Children in public preschools are more than three times more likely to be expelled than children in kindergarten through 12th grades, according to a report by Fight Crime: Invest in Kids Illinois. Today, Assistant Majority Leader Kimberly A. Lightford (D-Maywood) joined a group of law enforcement officials and colleagues from both chambers to discuss a proposal that would keep more at-risk preschool students in the classroom.
The proposal, which was approved in the House with significant bipartisan support 95-20, would prohibit the expulsion of children enrolled in early childhood programs receiving grants from the Illinois State Board of Education. The legislation focuses on transitioning children to programs that better fit a child’s needs.
“Disrupting academics is the last thing we should do,” Lightford said. “Children’s time in the classroom is vital, and we need to make sure we are connecting children with the right support.”

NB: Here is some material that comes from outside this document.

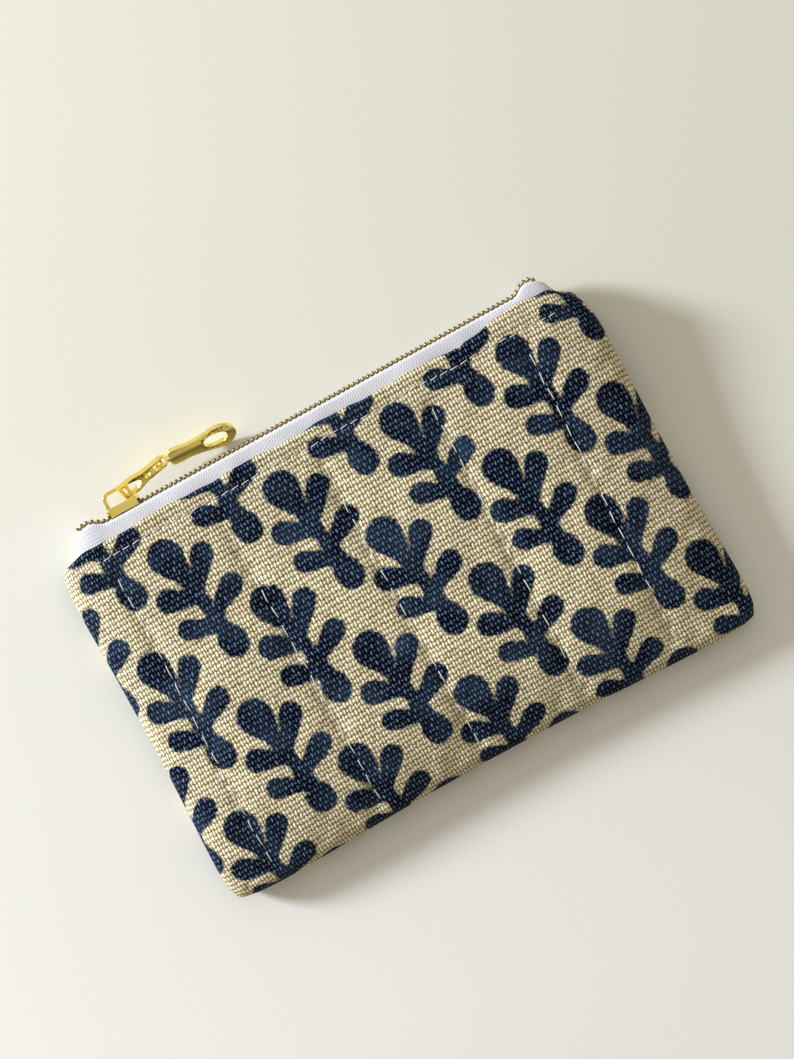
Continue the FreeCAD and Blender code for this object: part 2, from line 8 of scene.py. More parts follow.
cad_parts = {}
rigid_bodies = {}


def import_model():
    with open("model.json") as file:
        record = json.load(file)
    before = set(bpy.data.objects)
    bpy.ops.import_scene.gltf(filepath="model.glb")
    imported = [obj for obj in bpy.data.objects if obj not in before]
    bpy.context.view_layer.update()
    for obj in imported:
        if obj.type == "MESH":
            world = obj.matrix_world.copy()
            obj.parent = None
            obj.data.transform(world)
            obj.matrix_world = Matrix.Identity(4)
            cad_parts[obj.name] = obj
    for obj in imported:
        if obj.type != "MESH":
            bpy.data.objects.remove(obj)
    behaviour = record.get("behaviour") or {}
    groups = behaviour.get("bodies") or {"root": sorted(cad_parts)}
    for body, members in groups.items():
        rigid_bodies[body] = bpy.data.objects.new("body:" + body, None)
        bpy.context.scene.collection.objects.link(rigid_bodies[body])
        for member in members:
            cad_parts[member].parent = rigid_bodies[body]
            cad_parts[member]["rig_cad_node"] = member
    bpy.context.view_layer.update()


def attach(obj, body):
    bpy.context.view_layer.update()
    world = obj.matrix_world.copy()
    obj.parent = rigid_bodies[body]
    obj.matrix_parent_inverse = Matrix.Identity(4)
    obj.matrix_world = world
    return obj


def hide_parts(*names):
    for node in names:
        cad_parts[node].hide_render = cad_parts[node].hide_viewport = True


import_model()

House Bill 2663 not only serves young children, but it also acknowledges that educators need more support when instructing children with behavioral and mental health issues. There are a number of programs that work with teachers and parents to prevent further difficulties and build on children’s social-emotional skills.
“Expulsion should always be a last resort, not the first option,” Lightford said. “This measure is a good start to ensuring the success of young children by focusing on their comprehensive development.”
The plan is currently in the Senate and will be heard in the Education Committee in the coming weeks.